7. Welche Tipps geben Sie Berufseinsteigern?

Es gibt nur einen Weg: deinen eigenen. Frage nicht, was richtig ist, sondern was du als richtig empfindest. Höre auf dein Herz, nicht auf die Ratschläge anderer. Frage nicht, ob du kannst. Frage, ob du willst. Und bleibe stets demütig.

Zur Person
Nicole Werner ist promovierte Physikerin und hat einen Abschluss in Organisationsentwicklung und Coaching.
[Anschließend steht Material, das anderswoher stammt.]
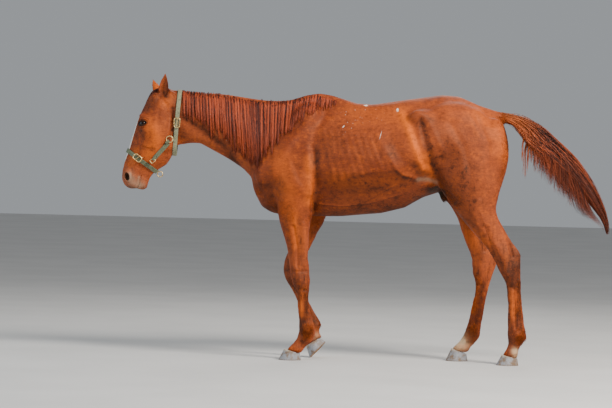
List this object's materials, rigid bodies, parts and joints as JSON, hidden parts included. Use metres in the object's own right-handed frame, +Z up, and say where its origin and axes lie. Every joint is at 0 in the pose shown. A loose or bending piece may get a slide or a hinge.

Aktuell bildet sie sich zur Trainerin für Mindful Leadership in Organisationen weiter. Seit dem Jahr 2016 ist sie Inhaberin eines Beratungsunternehmens. Sie unterstützt Führungskräfte, Teams und Organisationen in Entwicklungsprozessen. Dazu gehören Einzel- und Teamcoachings ebenso wie das Begleiten von organisationalen Veränderungsprozessen. Zunehmend im Vordergrund stehen die Themen nächste Generation(en) und neue Organisationsformen sowie Mindful Facilitation. Nicole Werners Arbeit steht stets unter der Prämisse, dass sie nicht die beste Lösung kennt, sondern «nur» die Strukturen schafft, in denen ihre Klientinnen und Klienten selbstgesteuert ihre eigenen Lösungen co-kreieren.